If the plan administrator determined that an employee had a pre-existing condition according to the pre-existing condition clause, then the employee was not entitled to the benefits under the plan. The employee was still entitled, however, to the same level of benefits available to the employee under the first plan.

 

The president's eye condition forced him to stop working. He applied for long-term disability benefits under the second plan. After initially denying his claim, the plan administrator concluded on appeal that he was “Totally Disabled.” Nevertheless, it determined that he was not entitled to the increased amount of $6,000 a month under the second plan because his retinitis pigmentosa constituted a pre-existing condition. According to the plan administrator, his daily use of vitamin A supplements at his doctor's direction qualified as “medical treatment.” Because he received his “medical treatment” during the three-month period prior to the second plan's effective date, the pre-existing condition clause barred full benefits.

 

The president brought an action against the plan administrator challenging the denial of benefits.
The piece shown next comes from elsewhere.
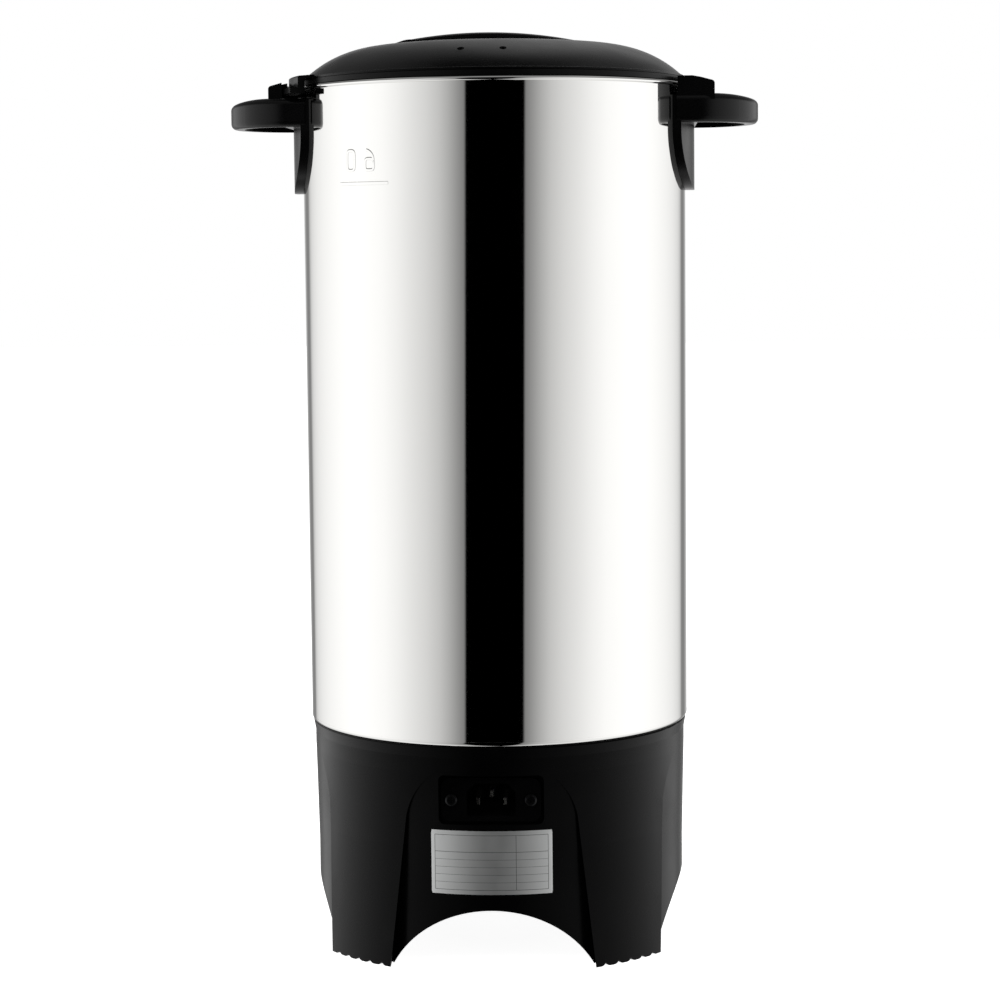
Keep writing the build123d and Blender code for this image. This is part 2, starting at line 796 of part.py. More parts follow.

The United States District Court for the Eastern District of Missouri denied the plan administrator's motion for summary judgment and granted the president's motion for summary judgment. The district court found that the plan administrator abused its discretion in construing the pre-existing condition clause to apply to the president's taking of supplements. According to the court, plan administrator's broad interpretation of the phrase “medical treatment” was contrary to the plan's plain language and rendered portions of the clause meaningless and internally inconsistent.

 

The United States Court of Appeals for the Eighth Circuit reversed and remanded. The court held that the administrator did not abuse its discretion in denying benefits by determining that the president's daily use of vitamin A supplements at his doctor's direction qualified as a “medical treatment” under the plan's pre-existing condition clause.

 

Applying the abuse-of-discretion standard, a court may not disturb an administrator's reasonable interpretation of uncertain terms in a plan. To assess the reasonableness of an administrator's decision a court considers whether the administrator's interpretation (1) is consistent with the plan's goals; (2) renders any of the plan language meaningless or internally inconsistent; (3) conflicts with the substantive or procedural requirements of ERISA; (4) has been followed similarly in the past; and (5) is contrary to the clear language of the policy.

 

The court held that the administrator did not abuse its discretion in denying benefits by determining that the president's daily use of vitamin A supplements at his doctor's direction qualified as “medical treatment” under plan's pre-existing condition clause. The court refused to construe the Pre–Existing Condition clause to require all “prescribed drugs or medicines” to fall outside of the phrase “medical treatment.” The court reasoned that drawing a sharp distinction between “prescribed drugs or medicines” and “medical treatment” was a virtually impossible task because “prescribed drugs or medicines,” as the words were commonly understood, were forms of “medical treatment.” The dictionary definitions of the words in the pre-existing condition clause supported the conclusion that the ordinary meaning of the phrase “medical treatment” would encompass the president's vitamin A supplements. The supplements were “medical” in the sense that they prevented or alleviated the progression of his retinitis pigmentosa. Further, his daily supplement regimen constituted a “treatment” because it was the “manner,” in fact the only manner, by which he could “care for” his condition. Thus, each day he continued his doctor-recommended regimen, he received medical treatment.

 

The United States Court of Appeals for the Eighth Circuit reversed the district court’s denial of the plan administrator's motion for summary judgment and grant of the president's motion for summary judgment.

 

See: Kutten v. Sun Life Assur. Co. of Canada, 2014 WL 3562784 (C.A.8 (Mo.), July 21, 2014) (not designated for publication).